An embodiment may have a fluidic module, comprising: a mixing chamber, a pneumatic chamber, a fluid outlet, a first fluid path that fluidically connects the mixing chamber to the pneumatic chamber to be able to centrifugally transfer liquid out of the mixing chamber into the pneumatic chamber, a second fluid path that fluidically connects the pneumatic chamber to the fluid outlet, a pressure equalization channel that fluidically connects the pneumatic chamber to the surroundings, the mixing chamber and/or the fluid outlet to enable a pressure equalization, and that leads into the pneumatic chamber at a pressure equalization mouth, wherein this pressure equalization mouth is arranged at such a position that it is closed by liquid that is transferred into the pneumatic chamber via the first fluid path after a defined volume of the liquid has been transferred into the pneumatic chamber to compress, after closing, in a further centrifugal transfer of liquid out of the mixing chamber into the pneumatic chamber, a gas enclosed in the pneumatic chamber. wherein an expansion of the compressed gas in the pneumatic chamber with a first expansion rate causes liquid to be transferred out of the pneumatic chamber into the mixing chamber via the first fluid path, and wherein an expansion of the compressed gas in the pneumatic chamber with a second expansion rate larger than the first expansion rate causes liquid to be transferred out of the pneumatic chamber to the fluid outlet via the second fluid path.
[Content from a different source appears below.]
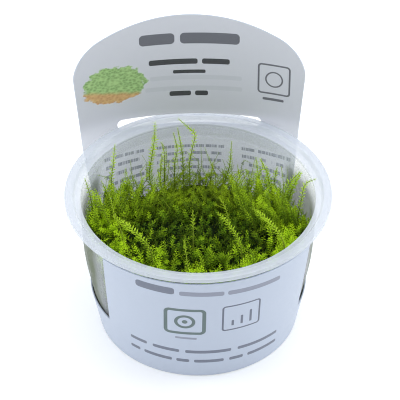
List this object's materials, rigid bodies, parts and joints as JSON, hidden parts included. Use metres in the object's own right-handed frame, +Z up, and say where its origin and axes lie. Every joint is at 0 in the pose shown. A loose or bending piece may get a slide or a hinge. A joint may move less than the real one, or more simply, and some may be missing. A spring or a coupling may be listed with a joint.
{
  "type": "tissue culture cup of stringy moss",
  "caption": "Tissue-cultured stringy aquarium moss standing in a shallow tapered cup of milky plastic, with a wrapped card label sleeve whose arched header rises behind the flange.",
  "frame": {"origin": "centre of the cup's foot, on the surface that it stands on", "axes": "+Z up, +Y towards the header behind the cup, +X to the right of someone who reads the front panel"},
  "size_m": [0.095, 0.0948, 0.0993],
  "materials": {
    "cup_plastic": "milky translucent polypropylene, satin gloss",
    "sleeve_card": "satin white printed card",
    "moss_cushion": "dense leafy moss, dark in its gaps",
    "moss_shoots": "young yellow-green moss leaves"
  },
  "bodies": {
    "root": {"cup": "cup_plastic", "label_sleeve": "sleeve_card", "moss_cushion": "moss_cushion", "moss_shoot_01": "moss_shoots", "moss_shoot_02": "moss_shoots", "moss_shoot_03": "moss_shoots", "moss_shoot_04": "moss_shoots", "moss_shoot_05": "moss_shoots", "moss_shoot_06": "moss_shoots", "moss_shoot_07": "moss_shoots", "moss_shoot_08": "moss_shoots", "moss_shoot_09": "moss_shoots", "moss_shoot_10": "moss_shoots", "moss_shoot_11": "moss_shoots", "moss_shoot_12": "moss_shoots", "moss_shoot_13": "moss_shoots", "moss_shoot_14": "moss_shoots", "moss_shoot_15": "moss_shoots", "moss_shoot_16": "moss_shoots", "moss_shoot_17": "moss_shoots", "moss_shoot_18": "moss_shoots", "moss_shoot_19": "moss_shoots"}
  },
  "joints": []
}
Another embodiment may have a fluid handling device, comprising: a fluidic module according to the invention, and a drive device configured to rotate the fluidic module, wherein the drive device is configured to: in a first phase, rotate the fluidic module with a rotation frequency to transfer liquid out of the mixing chamber into the pneumatic chamber and to compress gas enclosed in the pneumatic chamber, in a second phase, reduce the rotation frequency with a deceleration rate at which the compressed gas expands with an expansion rate that causes liquid to be transferred out of the pneumatic chamber into the mixing chamber via the first fluid path, in a third phase, control the rotation frequency to switch several times between rotations in different directions or to switch several times between different rotation frequencies in one rotation direction in order to cause mixing of the liquid in the mixing chamber, in a fourth phase, increase the rotation frequency to transfer the liquid out of the mixing chamber into the pneumatic chamber and to compress gas enclosed in the pneumatic chamber, in a fifth phase, reduce the rotation frequency with a deceleration rate at which the compressed gas expands with an expansion rate that causes liquid to be transferred out of the pneumatic chamber to the fluid outlet via the second fluid path.
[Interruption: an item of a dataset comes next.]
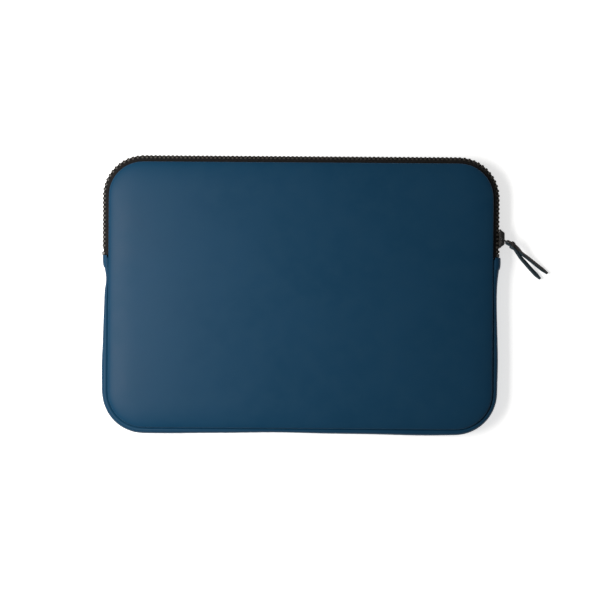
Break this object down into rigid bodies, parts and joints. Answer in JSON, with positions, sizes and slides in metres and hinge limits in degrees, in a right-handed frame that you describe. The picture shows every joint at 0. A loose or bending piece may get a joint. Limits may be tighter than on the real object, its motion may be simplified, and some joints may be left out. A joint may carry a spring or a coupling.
{
  "type": "laptop sleeve",
  "caption": "Padded laptop sleeve with rounded corners, a zip round its upper half, a gusset below, and a lace zip pull. The front panel folds open.",
  "frame": {"origin": "centre of the back panel's flat outer face, on which the sleeve lies", "axes": "+X towards the sleeve's right-hand side, where the zip's slider is; +Y towards the zipped edge; +Z out of the front panel"},
  "size_m": [0.3946, 0.2449, 0.022],
  "materials": {
    "cover": "matt coated fabric, navy",
    "foam": "grey foam sheet",
    "lining": "short-pile knitted lining, dark grey",
    "zip_tape": "woven tape, near black",
    "zip_teeth": "satin moulded plastic, black",
    "zip_metal": "satin black enamel",
    "lace": "dark coated leather"
  },
  "bodies": {
    "root": {"back_cover": "cover", "back_foam_pad": "foam", "back_lining": "lining", "back_seam_binding": "lining", "back_top_stop": "zip_metal", "back_zip_tape": "zip_tape", "back_zip_teeth": "zip_teeth", "bottom_stop": "zip_metal", "front_cover_lower": "cover", "front_foam_pad_lower": "foam", "front_lining_lower": "lining", "front_seam_binding_lower": "lining", "gusset_cover": "cover", "gusset_lining": "lining", "zip_end_tab_left": "cover", "zip_end_tab_right": "cover"},
    "front_flap": {"front_cover_upper": "cover", "front_foam_pad_upper": "foam", "front_lining_upper": "lining", "front_seam_binding_upper": "lining", "front_top_stop": "zip_metal", "front_zip_tape": "zip_tape", "front_zip_teeth": "zip_teeth"},
    "slider": {"slider_body": "zip_metal", "slider_cap": "zip_metal", "slider_lock_spring": "zip_metal"},
    "ring": {"pull_ring": "zip_metal"},
    "lace": {"pull_lace": "lace"}
  },
  "joints": [
    {"name": "flap_open", "type": "hinge", "parent": "root", "child": "front_flap", "pos_m": [0, 0.034, 0.022], "axis": [1, 0, 0], "range_deg": [0, 120]},
    {"name": "slider_travel", "type": "slide", "parent": "root", "child": "slider", "axis": [0, 1, 0], "range_m": [-0.0036, 0.025]},
    {"name": "ring_swing", "type": "hinge", "parent": "slider", "child": "ring", "pos_m": [0.1771, 0.0513, 0.011], "axis": [0, 0, 1], "range_deg": [-6.5, 73.5]},
    {"name": "lace_swing", "type": "hinge", "parent": "ring", "child": "lace", "pos_m": [0.18227, 0.04788, 0.011], "axis": [0, 0, 1], "range_deg": [-35, 35]}
  ]
}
Another embodiment may have a method for mixing one or several liquids using a fluidic module according to the invention, comprising: introducing one or several liquids into the mixing chamber, rotating the fluidic module with a rotation frequency to transfer liquid out of the mixing chamber into the pneumatic chamber and to compress gas enclosed in the pneumatic chamber, reducing the rotation frequency with a deceleration rate at which the compressed gas expands with an expansion rate that causes liquid to be transferred out of the pneumatic chamber into the mixing chamber via the first fluid path, controlling the rotation frequency to switch several times between rotations in different directions or to switch several times between different rotation frequencies in one rotation direction in order to cause mixing of the liquid in the mixing chamber and/or to cause mixing of the liquid in the mixing chamber with solids prestored in the mixing chamber, increasing the rotation frequency in order to transfer the liquid out of the mixing chamber into the pneumatic chamber and to compress gas enclosed in the pneumatic chamber, and reducing the rotation frequency with a deceleration rate at which the compressed gas expands with an expansion rate that causes liquid being transferred out of the pneumatic chamber to the fluid outlet via the second fluid path.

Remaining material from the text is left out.